Monthly Musing – October 2019 – Only the lonely
A recent train journey to London coincided with World Mental Health Day, which I knew nothing about until the train manager announced that every drink bought at the buffet car would be matched by a second free drink to give to someone sitting nearby so that you could start a conversation.
“How would you know that someone would want to speak to you?” asked a friend, when I told them about it later.
“How would you know they didn’t,” I countered, “unless you made the effort to speak to them in the first place?”
I don’t usually need much excuse to talk to someone and even without the assistance of a free drink, I was soon
interrogating chatting to the young lady next to me who reminded me very much of big daughter; a university student of a similar age studying the same subject, and on her way home to spend the weekend with her family. Students really have got it together these days, I thought as, confident and articulate, she told me about her course and her plans for the weekend. Soon after our conversation, we were both plugged into our headphones (I love to spend train journeys catching up with episodes of Radio 4’s In Our Time) but would catch each other’s eye and smile from time to time.
Not long later, she looked up and said, “I don’t suppose you’d have a phone charger, would you? My battery’s nearly gone and I don’t know if I’ve got enough charge to get me home.” Those of us who’ve lived without a phone know that it would be OK, but for those who haven’t, having a phone with a dead battery in a familiar place is as bad as being dropped in the desert without a map. I handed over my power brick and the lady next to me had the right charging cable. We all laughed and spoke for a few minutes, and another connection was made. I watched the student relax, knowing that she only had to ask and we would help her.
I applaud Virgin Trains for their thoughtful gesture over the drinks that day. Making connections isn’t always easy. Loneliness is said to be a bigger risk to our health than obesity, and it’s one with no visible symptoms. Whilst that might seem to be something that might only affect older people (my Dad always said that the hardest times for him living alone were after 4pm on a winter’s evening when the curtains were closed and it was just him and the TV), there is growing evidence that it’s affecting more than just the older generation – and don’t forget that one day WE will be the older generation. It seems that although we’re more connected than ever through our phones and laptops, physical interaction is on the wane and being a sociable species, that’s affecting our health and our mental well-being – although in the right circumstances, the two can work together very successfully. That’s why I am always so delighted to see friendships forming through my Facebook groups; not only is there a reason for someone to go online and feel connected, but there’s often the opportunity to meet up offline too. A cup of coffee somewhere, a chance to sit and chat, to feel a part of something. That’s what we all want, isn’t it?
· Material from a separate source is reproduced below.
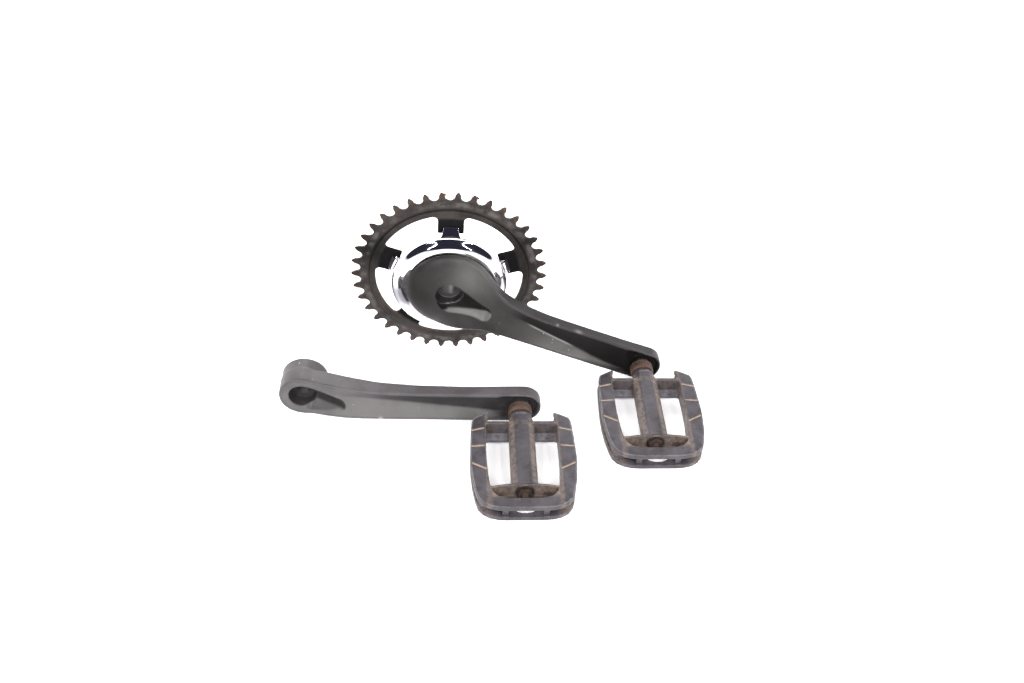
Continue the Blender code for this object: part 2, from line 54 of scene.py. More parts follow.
# Chainring
TEETH = 38
PITCH = 12.7
PITCH_RADIUS = PITCH / 2 / math.sin(math.pi / TEETH)
TIP_RADIUS = PITCH * (0.6 + 1 / math.tan(math.pi / TEETH)) / 2
ROLLER_SEAT = 4.0
TIP_HALF = 0.8                 # half of a tooth's width at its tip
TOOTH_PHASE = math.radians(1.3)
SPIDER_PHASE = math.radians(37.2)
CHAIN_LINE_Y = 49.0
JOGGLE_STEP = 1.9
JOGGLE_RADIUS = 65.5
PLATE = 2.8
WINDOW_RADIUS = 60.5
TAB_END = 43.8
TAB_HALF_WIDTH = 10.4
ARMS = 5

TAB_OUTER = 66.0
WINDOW_FILLET = 5.5
THIN_FROM = 73.5               # outside this radius the plate thins towards the tips
THINNING = 0.75                # on each side
RIVET_CIRCLE = 46.6
RIVET_HOLE = 1.6

# Spider
SPIDER_HOLE = 24.2
SPIDER_RIM = 46.9
DOME_WALL = 1.5

# Crank arms
RIGHT_BOSS_RADIUS = 35.2
RIGHT_BORE_FACE = 20.6         # y of the flat round the bore's mouth
RIGHT_ARM_BACK = 14.1          # y of the inboard face at the pedal end
HUB_RADIUS = 23.7              # behind the right boss, through the spider
HUB_START = 28.0
HUB_END = 50.0
LEFT_BOSS_RADIUS = 18.3
LEFT_BORE_FACE = 13.0
LEFT_ARM_BACK = 14.0
LEFT_BOSS_END = 39.5
BORE_RADIUS = 11.0
BORE_DEPTH = 12.0
TAPER_HALF = 6.35              # square taper, half of its small end's width
TAPER_WIDENS = 0.5
EYE_RADIUS = 14.3              # rounded end of an arm
EYE_OFFSET = 2.6               # its centre is this far past the pedal axis
EYE_SEAT = 9.0
EYE_SEAT_FACE = 2.4
SPINDLE_HOLE = 7.2

# Spindle, washer and locknut
FLANGE = 9.4
JOURNAL = 4.2
STUD = 3.0
STUD_END = 87.8
THREAD_PITCH = 0.8
THREAD_TURNS = 6
NUT_Y = -85.8
NUT_HALF_THICK = 1.4
NUT_FLAT = 5.35                # half of the width across flats
NUT_CHAMFER = 6.1
NUT_HOLE = 3.25


# ------------------------------------------------------------ distance fields

def smooth_min(a, b, reach):
    """The smaller of two fields, rounded over this reach where they meet."""
    share = np.clip(0.5 + 0.5 * (b - a) / reach, 0, 1)
    return b + (a - b) * share - reach * share * (1 - share)


def smooth_max(a, b, reach):
    return -smooth_min(-a, -b, reach)


def smooth_step(value, low, high):
    share = np.clip((value - low) / (high - low), 0, 1)
    return share * share * (3 - 2 * share)


def run_along(points, blur=5.0):
    """A smooth function through roughly these (position, value) points."""
    places, values = zip(*points)
    fine = np.linspace(places[0] - 60, places[-1] + 60, 1600)
    spacing = fine[1] - fine[0]
    reach = int(3 * blur / spacing)
    kernel = np.exp(-0.5 * (np.arange(-reach, reach + 1) * spacing / blur) ** 2)
    padded = np.pad(np.interp(fine, places, values), reach, mode="edge")
    smooth = np.convolve(padded, kernel / kernel.sum(), mode="valid")
    return lambda x: np.interp(x, fine, smooth)


def polygon_field(u, v, outline):
    """Signed distance to a closed outline of (u, v) points, negative inside."""
    nearest = np.full(np.broadcast(u, v).shape, np.inf)
    inside = np.zeros(nearest.shape, bool)
    for (u0, v0), (u1, v1) in zip(outline, outline[1:] + outline[:1]):
        eu, ev = u1 - u0, v1 - v0
        along = np.clip(((u - u0) * eu + (v - v0) * ev) / (eu * eu + ev * ev), 0, 1)
        nearest = np.minimum(nearest, (u - u0 - eu * along) ** 2 + (v - v0 - ev * along) ** 2)
        if ev != 0:
            inside ^= ((v0 <= v) != (v1 <= v)) & (u < u0 + eu * (v - v0) / ev)
    return np.where(inside, -1, 1) * np.sqrt(nearest)


def box_field(u, v, low, high, rounding=0.0):
    """Signed distance to a rectangle with rounded corners."""
    half_u, half_v = (high[0] - low[0]) / 2 - rounding, (high[1] - low[1]) / 2 - rounding
    du = np.abs(u - (low[0] + high[0]) / 2) - half_u
    dv = np.abs(v - (low[1] + high[1]) / 2) - half_v
    outside = np.hypot(np.maximum(du, 0), np.maximum(dv, 0))
    return outside + np.minimum(np.maximum(du, dv), 0) - rounding


def cone_field(x, y, z, start, end, start_radius, end_radius):
    """A rod between two points with round ends of two sizes."""
    span = [b - a for a, b in zip(start, end)]
    length2 = sum(c * c for c in span)
    offset = (x - start[0], y - start[1], z - start[2])
    along = np.clip(sum(o * c for o, c in zip(offset, span)) / length2, 0, 1)
    gap = [o - c * along for o, c in zip(offset, span)]
    return np.sqrt(sum(g * g for g in gap)) - (start_radius + (end_radius - start_radius) * along)


def fold_around(x, z, phase, count):
    """Coordinates inside the nearest of count equal sectors: outwards, and across."""
    step = math.tau / count
    angle = np.mod(np.arctan2(z, x) - phase + step / 2, step) - step / 2
    radius = np.hypot(x, z)
    return radius * np.cos(angle), radius * np.sin(angle)


def surface_net(field, low, high, step):
    """Vertices and quads of the field's zero surface, on a grid of this step."""
    axes = [np.arange(a, b + step, step) for a, b in zip(low, high)]
    shape = tuple(len(a) for a in axes)
    grid = (axes[0][:, None, None], axes[1][None, :, None], axes[2][None, None, :])
    value = np.broadcast_to(field(*grid), shape).astype(np.float32)
    inside = value < 0

    def corner(array, i, j, k):
        return array[i:shape[0] - 1 + i, j:shape[1] - 1 + j, k:shape[2] - 1 + k]

    filled = sum(corner(inside, i, j, k).astype(np.int8)
                 for i in (0, 1) for j in (0, 1) for k in (0, 1))
    mixed = (filled > 0) & (filled < 8)
    cells = np.argwhere(mixed)
    index = np.full(mixed.shape, -1, np.int64)
    index[mixed] = np.arange(len(cells))

    total = np.zeros((len(cells), 3))
    weight = np.zeros(len(cells))
    for axis in range(3):
        for p in (0, 1):
            for q in (0, 1):
                start = np.zeros(3, int)
                start[(axis + 1) % 3] = p
                start[(axis + 2) % 3] = q
                end = start.copy()
                end[axis] = 1
                a = value[tuple((cells + start).T)]
                b = value[tuple((cells + end).T)]
                crossed = (a < 0) != (b < 0)
                share = np.where(crossed, a / np.where(crossed, a - b, 1), 0)
                place = (cells + start).astype(float)
                place[:, axis] += share
                total[crossed] += place[crossed]
                weight += crossed
    verts = np.array(low) + total / weight[:, None] * step

    quads = []
    for axis in range(3):
        b_axis, c_axis = (axis + 1) % 3, (axis + 2) % 3
        near = np.moveaxis(inside, (axis, b_axis, c_axis), (0, 1, 2))
        cell = np.moveaxis(index, (axis, b_axis, c_axis), (0, 1, 2))
        differs = near[:-1, 1:-1, 1:-1] != near[1:, 1:-1, 1:-1]
        i, j, k = np.nonzero(differs)
        quad = np.stack([cell[i, j, k], cell[i, j + 1, k], cell[i, j + 1, k + 1], cell[i, j, k + 1]], 1)
        outwards = near[i, j + 1, k + 1]
        quads.append(np.where(outwards[:, None], quad, quad[:, ::-1]))
    return verts, np.concatenate(quads)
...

“Thank you for helping me,” said the student, as we got off the train. “I was really scared about having no phone battery, I didn’t know what I was going to do.” And there you have it. Confident and articulate, yes, but we all only show what we want people to see, and usually it’s not the part of us inside that’s scared or lonely. My family might roll their eyes but it won’t stop me speaking to people I don’t know. It’s a habit that I hope will be contagious as who knows – I might need someone to speak to me, one day.